● **WRITTEN TASK**
Will you write out all the entries below exactly?

● **MATERIAL SUPPLIED**
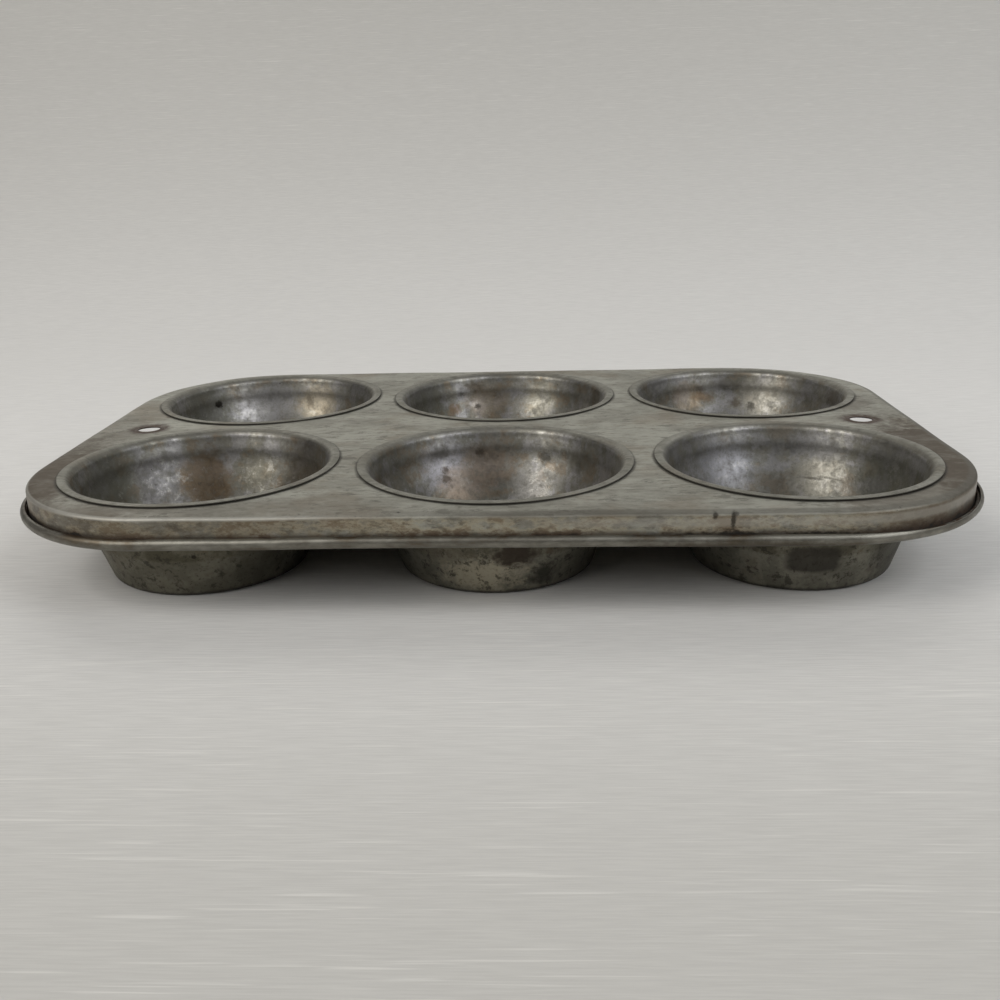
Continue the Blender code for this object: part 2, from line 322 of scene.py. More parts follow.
def rim_grid():
    """Droop (a parabola), fold (an arc), skirt (a line) and roll (an arc that starts at the skirt),
    each row carried along the outline. Rows start at the roll's cut edge, so that faces point
    outwards. Also gives the distance down the rim of every point, in mm, for the materials."""
    angle = np.unwrap(np.arctan2(outline[:, 1], outline[:, 0]))
    share = np.linspace(0, 1, DROOP_STEPS + 1)[:, None]
    droop = [CORNER_RADIUS + share * SHOULDER_WIDTH, deck_top - share ** 2 * SHOULDER_DROP]

    skirt_reach = CORNER_RADIUS + rim_reach
    fold_height = deck_top - SHOULDER_DROP - FOLD_RADIUS * math.sin(math.radians(fold_start))
    turn = np.radians(np.linspace(fold_start, 0, FOLD_STEPS + 1))[1:, None]
    fold = [skirt_reach - FOLD_RADIUS + FOLD_RADIUS * np.cos(turn),
            fold_height + FOLD_RADIUS * np.sin(turn)]

    lift = 0.13 + 0.07 * np.sin(3 * angle + 1.0) + 0.22 * near((0, -90), 55)
    roll_height = deck_top - SKIRT_HEIGHT + lift * MM
    share = np.linspace(0, 1, SKIRT_STEPS + 1)[1:, None]
    skirt = [skirt_reach + 0 * share, fold_height + share * (roll_height - fold_height)]

    opened = sum(degrees * near(place, reach) for place, reach, degrees in ROLL_OPENED)
    sweep = ROLL_SWEEP - opened - 9 * np.sin(5 * angle + 2.2)
    turn = np.radians(180 + np.linspace(0, 1, ROLL_STEPS + 1)[1:, None] * sweep)
    roll = [skirt_reach + roll_radius + roll_radius * np.cos(turn),
            roll_height + ROLL_TALLER * roll_radius * np.sin(turn)]

    runs = [droop, fold, skirt, roll]
    columns = len(outline)
    reach = np.concatenate([np.broadcast_to(run[0], (len(run[0]), columns)) for run in runs])
    height = np.concatenate([np.broadcast_to(run[1], (len(run[1]), columns)) for run in runs])
    plan = outline_core + reach[..., None] * outward
    height = height + deck_waves(plan[..., 0], plan[..., 1])
    grid = np.concatenate([plan, height[..., None]], axis=-1)
    length = np.linalg.norm(np.diff(grid, axis=0), axis=-1)
    down = np.concatenate([np.zeros((1, columns)), np.cumsum(length, axis=0)]) / MM
    return grid[::-1], down[::-1]


rim, rim_down = rim_grid()
print("rim rows:", rim.shape[0], " length of the profile, mm:", round(float(rim_down.max()), 1))

# %% [markdown]
# ## From grids to meshes
#
# Every sheet here is a surface with two parameters: one runs round the piece, the other across it. Numpy
# works out all points of such a grid at once. This helper puts several grids into one mesh, each point
# joined to its neighbours by four-sided faces, and then merges the points where grids meet, so that
# seams and poles are closed. It can also store a number for each point, which a material may read.

# %% Grids to a mesh
MERGE_DISTANCE = 0.002 * MM

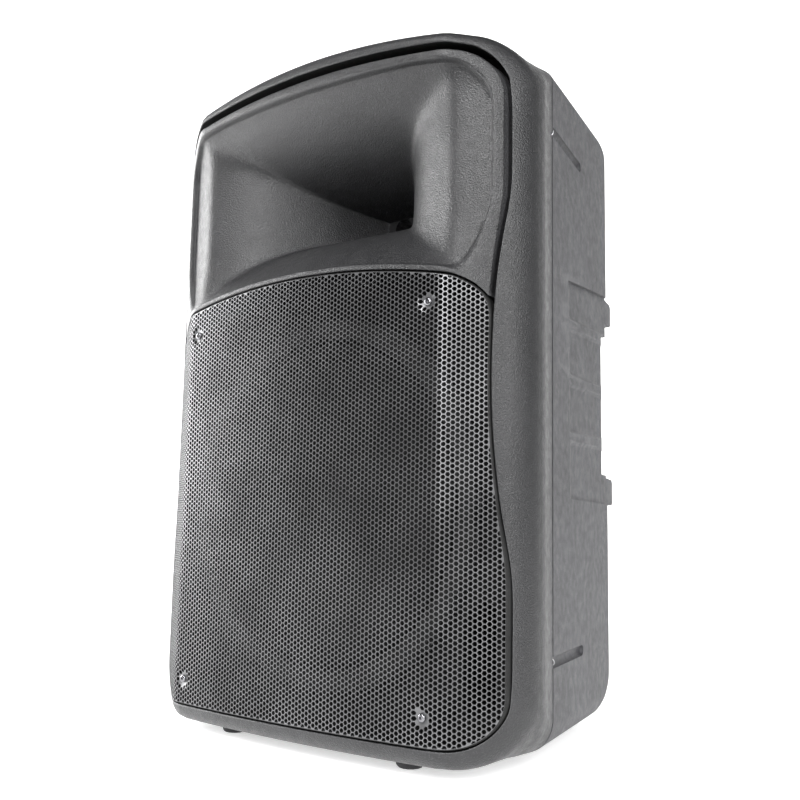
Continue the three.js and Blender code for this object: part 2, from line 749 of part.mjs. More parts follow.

● **THE RESULT**
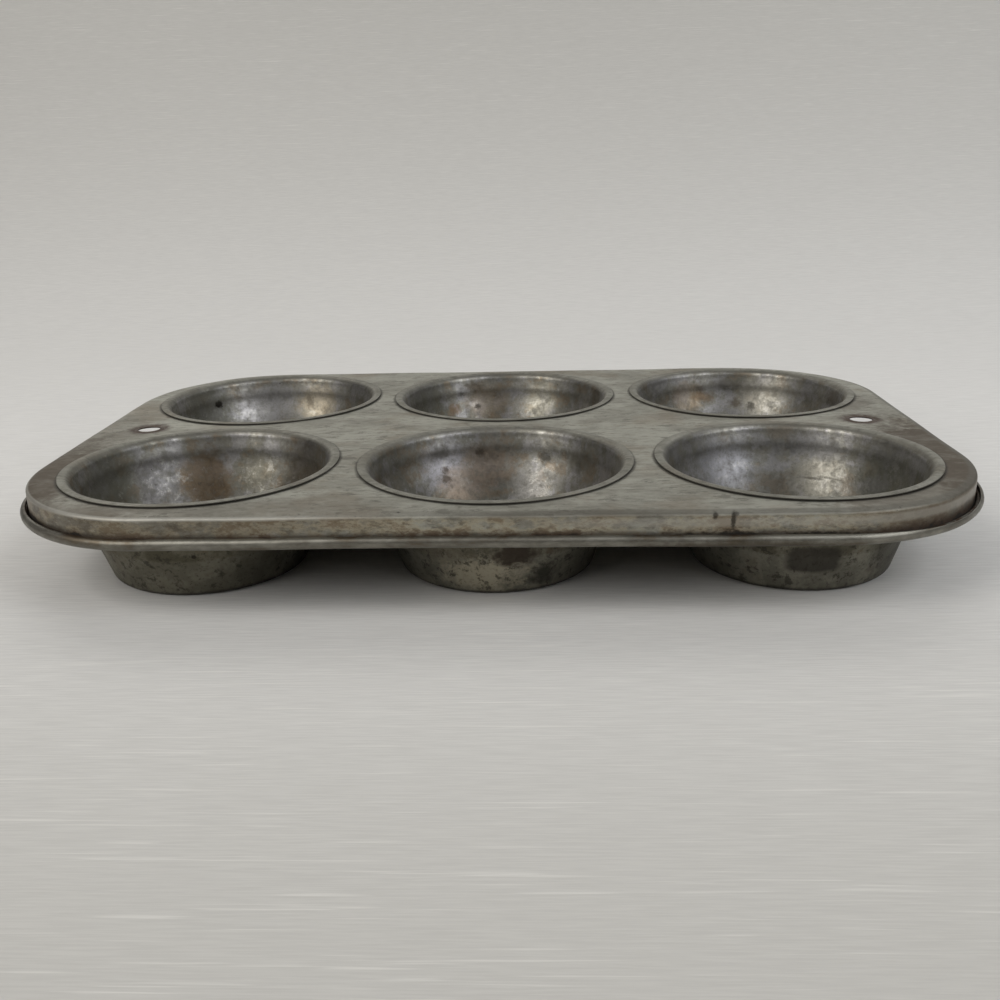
Continue the Blender code for this object: part 2, from line 322 of scene.py. More parts follow.
def rim_grid():
    """Droop (a parabola), fold (an arc), skirt (a line) and roll (an arc that starts at the skirt),
    each row carried along the outline. Rows start at the roll's cut edge, so that faces point
    outwards. Also gives the distance down the rim of every point, in mm, for the materials."""
    angle = np.unwrap(np.arctan2(outline[:, 1], outline[:, 0]))
    share = np.linspace(0, 1, DROOP_STEPS + 1)[:, None]
    droop = [CORNER_RADIUS + share * SHOULDER_WIDTH, deck_top - share ** 2 * SHOULDER_DROP]

    skirt_reach = CORNER_RADIUS + rim_reach
    fold_height = deck_top - SHOULDER_DROP - FOLD_RADIUS * math.sin(math.radians(fold_start))
    turn = np.radians(np.linspace(fold_start, 0, FOLD_STEPS + 1))[1:, None]
    fold = [skirt_reach - FOLD_RADIUS + FOLD_RADIUS * np.cos(turn),
            fold_height + FOLD_RADIUS * np.sin(turn)]

    lift = 0.13 + 0.07 * np.sin(3 * angle + 1.0) + 0.22 * near((0, -90), 55)
    roll_height = deck_top - SKIRT_HEIGHT + lift * MM
    share = np.linspace(0, 1, SKIRT_STEPS + 1)[1:, None]
    skirt = [skirt_reach + 0 * share, fold_height + share * (roll_height - fold_height)]

    opened = sum(degrees * near(place, reach) for place, reach, degrees in ROLL_OPENED)
    sweep = ROLL_SWEEP - opened - 9 * np.sin(5 * angle + 2.2)
    turn = np.radians(180 + np.linspace(0, 1, ROLL_STEPS + 1)[1:, None] * sweep)
    roll = [skirt_reach + roll_radius + roll_radius * np.cos(turn),
            roll_height + ROLL_TALLER * roll_radius * np.sin(turn)]

    runs = [droop, fold, skirt, roll]
    columns = len(outline)
    reach = np.concatenate([np.broadcast_to(run[0], (len(run[0]), columns)) for run in runs])
    height = np.concatenate([np.broadcast_to(run[1], (len(run[1]), columns)) for run in runs])
    plan = outline_core + reach[..., None] * outward
    height = height + deck_waves(plan[..., 0], plan[..., 1])
    grid = np.concatenate([plan, height[..., None]], axis=-1)
    length = np.linalg.norm(np.diff(grid, axis=0), axis=-1)
    down = np.concatenate([np.zeros((1, columns)), np.cumsum(length, axis=0)]) / MM
    return grid[::-1], down[::-1]


rim, rim_down = rim_grid()
print("rim rows:", rim.shape[0], " length of the profile, mm:", round(float(rim_down.max()), 1))

# %% [markdown]
# ## From grids to meshes
#
# Every sheet here is a surface with two parameters: one runs round the piece, the other across it. Numpy
# works out all points of such a grid at once. This helper puts several grids into one mesh, each point
# joined to its neighbours by four-sided faces, and then merges the points where grids meet, so that
# seams and poles are closed. It can also store a number for each point, which a material may read.

# %% Grids to a mesh
MERGE_DISTANCE = 0.002 * MM

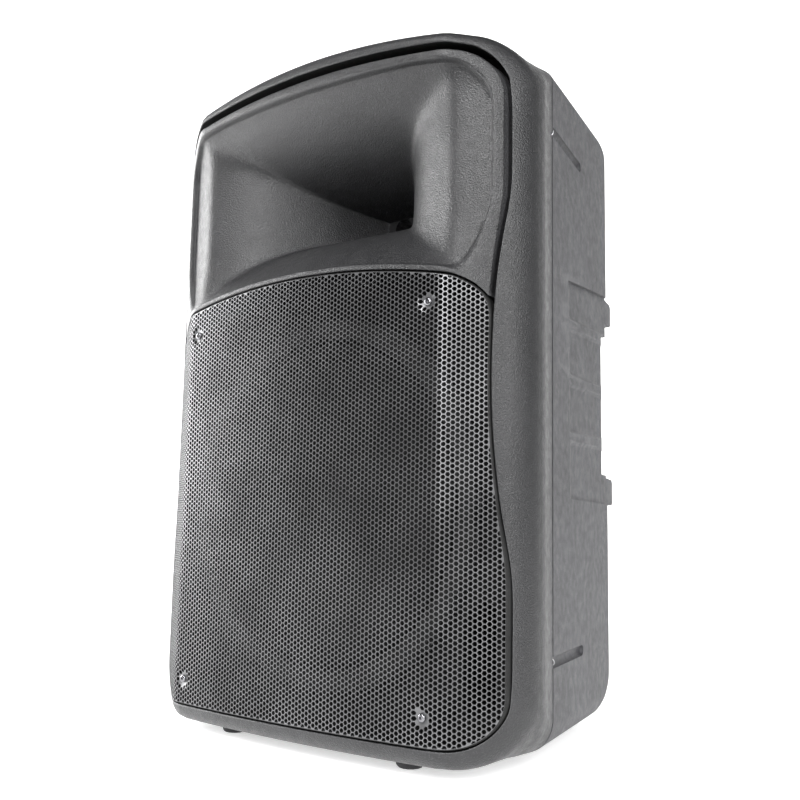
Continue the three.js and Blender code for this object: part 2, from line 749 of part.mjs. More parts follow.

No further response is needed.